Usage Rights Can Break A Seemingly Strong Dataset
External or licensed data is a common trap. The data may appear highly relevant, yet the project still needs to confirm:
whether training use is permitted
whether derivative model outputs create any contractual issue
whether redistribution or embedded use is restricted
whether the data can be retained for audit or reproducibility purposes
whether rights differ between experimentation and production
Internal data can have usage-right complications too. Data collected for one business purpose may have policy or consent limits for another. The project manager should therefore treat usage rights as part of feasibility, not as a late legal review item.
Source Choice Changes Quality And Latency Tradeoffs
Two sources may look interchangeable but affect outcomes differently. A warehouse extract may be easier to use but less current. A live operational feed may offer freshness but be harder to govern or stabilize. A third-party source may improve coverage but introduce contract dependence or explainability concerns. Good planning compares source fit across:
quality
latency
reliability
governance burden
integration effort
cost
This is a management decision, not just a data engineering preference.
Inventorying Sources Helps Clarify The Integration Plan
A proper inventory helps the team understand how much joining, reconciliation, or transformation later phases will require. It also surfaces whether the project depends on sources controlled by another business unit or outside vendor. Those dependencies affect schedule risk, contingency planning, and the credibility of the business case.
If the project plans to rely on multiple sources, it should be clear which one anchors labels, which one adds context, and which one is used for later monitoring or post-decision evidence.
Source Fit Must Be Judged In Business Terms Too
A technically rich source may still be a weak business choice if it creates fragility, cost, or licensing exposure the use case cannot justify. PMI-CPMAI questions often reward the answer that balances relevance with control and durability. A good source is not merely the most interesting source. It is the one the organization can use responsibly and sustain over time.
Example
A logistics firm wants AI support for route disruption prediction. It can use internal shipment records, a warehouse copy of weather-impact history, and a third-party live traffic feed. The third-party feed appears valuable, but only after the team checks contract rights, refresh obligations, and whether the production deployment would depend on an expensive ongoing license.
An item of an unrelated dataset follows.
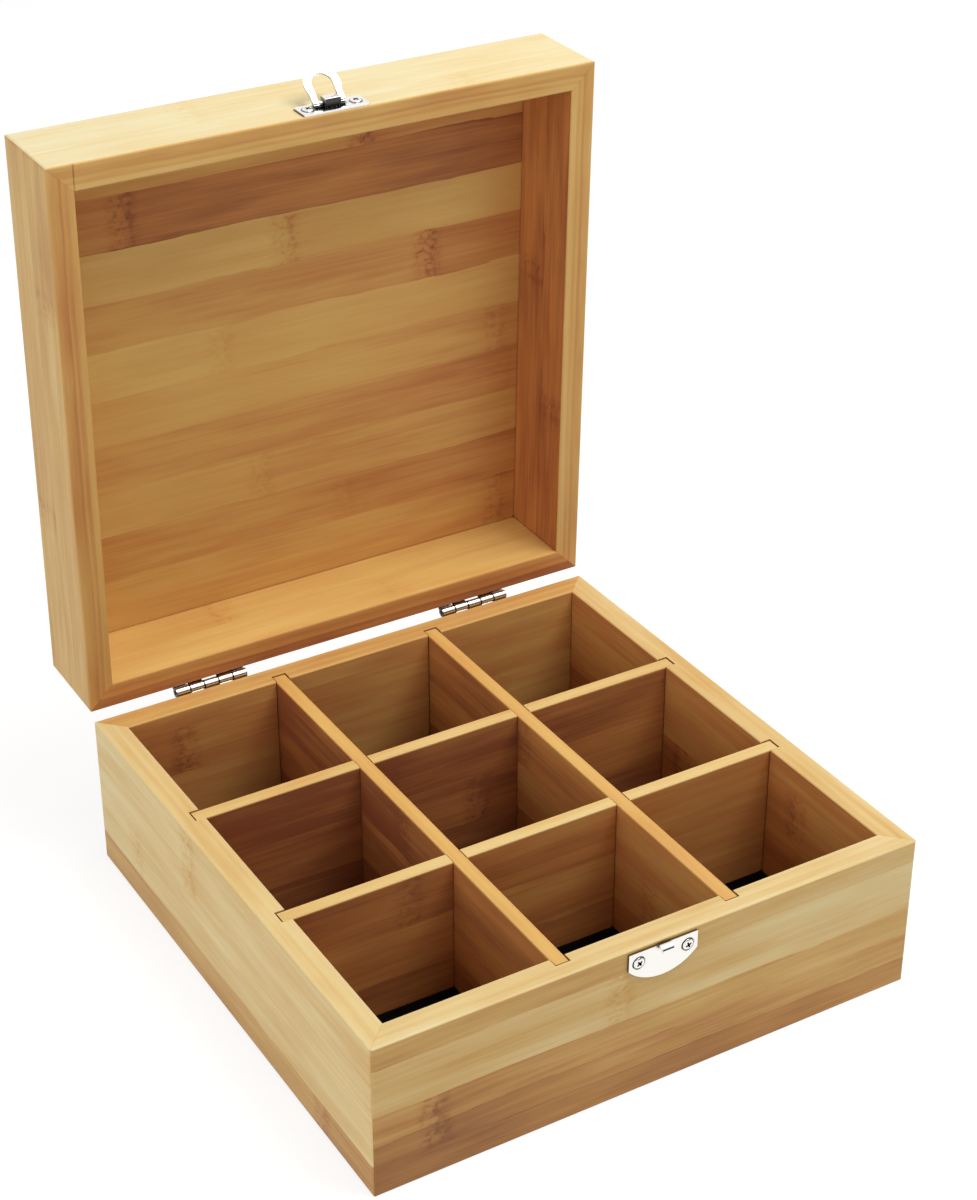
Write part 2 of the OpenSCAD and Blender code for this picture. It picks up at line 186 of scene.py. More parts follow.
@dataclass(frozen=True)
class Grain:
    """Sizes of the bamboo's pattern in millimetres.

    The first five are noises, sized along, through and across the board: fibre bundles that run on
    for 6 cm, the finer stripe between them, broad shades, the specks of a node ring, and the frayed
    line between two strips, which wanders over the width of fray. The steps keep strips and boards
    apart in the noises. A node ring is full up to knot_core from its middle and ends at knot_reach;
    the dark trail behind it ends at trail. Plies wander by wave, joint and mitre_line are half
    widths, corner is how far the painted shade of a crevice reaches, skin how thin the painted shade
    and warmth of the inner face are, and pore how deep a fibre is open.
    """

    bundle: Place = (60.0, 1.7, 1.3)
    hair: Place = (15.0, 0.5, 0.42)
    cloud: Place = (60.0, 12.0, 9.0)
    speck: Place = (2.6, 1.9, 1.9)
    feather: Place = (45.0, 2.2, 2.2)
    fray: float = 5.0
    strip_step: float = 53.0
    board_step: float = 7.0
    speck_levels: tuple[float, float] = (0.46, 0.7)
    knot_reach: float = 9.0
    knot_core: float = 2.0
    trail_start: float = 4.0
    trail: float = 70.0
    wave: float = 3.4
    seam: float = 0.3
    joint: float = 0.35
    mitre_line: float = 0.16
    corner: float = 1.8
    skin: float = 0.45
    pore: float = 0.05


@dataclass(frozen=True)
class LacqueredBamboo:
    """Strip-laminated bamboo, planed and sprayed with satin lacquer.

    The eye sees long straight fibres, strips of differing tone, a broken dark band where the cane
    had a node, and a soft gloss. Each palette runs from pale to dark; the outside one is the paler,
    lit copy and the inside one a warmer, shaded copy that paints the shade on the faces inside the
    box. Bundle to crevice say how far along the palette each mark takes the wood, crevice being
    painted shade in the corners where boards meet, trail and broken how dark a ring's trail and
    specks are against it, and shade how open a crevice is where that painted shade starts and ends.
    """

    outside: tuple[str, ...] = ("#ebdfb4", "#e6cc92", "#d6ad69", "#bc874c", "#916039")
    inside: tuple[str, ...] = ("#f1d188", "#e7bf71", "#ddaa60", "#cb884c", "#985a38")
    bundle: float = 0.24
    hair: float = 0.1
    cloud: float = 0.46
    seam: float = 0.06
    knot: float = 0.22
    joint: float = 0.26
    mitre: float = 0.1
    crevice: float = 0.7
    trail: float = 0.62
    broken: tuple[float, float] = (0.3, 1.3)
    shade: tuple[float, float] = (0.62, 0.4)
    roughness: tuple[float, float] = (0.44, 0.58)
    shine: float = 0.22
    relief: float = 0.2
    grain: Grain = field(default_factory=Grain)


@dataclass(frozen=True)
class Spot:
    """Where a shaded point lies on a board, in the board's millimetres, and what wood it is."""

    tree: Tree
    finish: LacqueredBamboo
    place: Socket
    along: Socket
    depth: Socket
    up: Socket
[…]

Without that analysis, the project might approve a model that cannot be operated economically.
Common Pitfalls
Assuming availability implies the right to use data for training or production.
Ignoring where the data physically resides and what that means for transfer or access.
Choosing the most current source without checking operational stability or control cost.
Treating external data as low risk because it is already packaged by a vendor.
Failing to distinguish authoritative sources from supplemental ones.
Check Your Understanding
### Why is a source inventory more than a list of datasets?
- [ ] Because it mainly serves as a catalog for model developers
- [ ] Because technical teams already know how to work around missing rights or access
- [x] Because it must show location, access path, rights, restrictions, and operational fit, not just source names
- [ ] Because only external data needs inventory controls
> **Explanation:** A useful source inventory helps the project judge whether data is truly usable, sustainable, and governable.
### Which factor is most important to check before relying on a licensed external dataset?
- [ ] Whether the source has attractive visualizations in the vendor demo
- [x] Whether the project has the rights to use the data for the intended training and production purpose
- [ ] Whether the business sponsor personally likes the vendor
- [ ] Whether the source uses a modern storage platform
> **Explanation:** Usage rights can invalidate a promising source even if the data itself looks useful.
### What is a strong reason to compare warehouse extracts with live operational feeds?
- [x] Because they may differ in freshness, control burden, and integration risk even when they appear to contain similar information
- [ ] Because every AI project should always use the most current source available
- [ ] Because latency is the only factor that matters in source selection
- [ ] Because warehouse data is automatically more compliant than operational data
> **Explanation:** Source choice changes delivery and governance tradeoffs, not just technical convenience.
### Which response is usually weakest?
- [ ] Identifying which source is authoritative for each planning purpose
- [ ] Checking whether contract terms differ between experimentation and production
- [ ] Linking source selection to downstream integration and monitoring plans
- [x] Assuming that if a vendor provides the data, licensing and compliance questions are mostly solved
> **Explanation:** Vendor packaging does not remove the need to verify rights, restrictions, and control obligations.
Sample Exam Question
Scenario: A project team wants to use a third-party industry dataset to improve an internal AI forecasting model. The dataset appears relevant and complete, but the contract language has not yet been reviewed for training use, derivative outputs, or production deployment rights.
Question: What is the best next step for the project manager?
A. Move the dataset into the development environment now and let legal confirm the details later
B. Treat the source as approved because licensed data is normally safe to use for AI work
C. Verify source location, access path, and usage rights before allowing the project to rely on the dataset in planning
D. Add the dataset to the source inventory only after the technical team confirms it improves model accuracy
Best answer: C
Explanation:C is best because the team must confirm that the data can actually be used for the intended experimentation and production purpose. Source inventory in AI projects includes rights and restrictions, not just technical relevance.
Why the other options are weaker:
A: Moving forward before rights are clear creates avoidable governance and rework risk.
B: Licensing does not automatically grant the specific uses an AI project may need.
D: Accuracy testing is premature if the source is not yet confirmed as legally and operationally usable.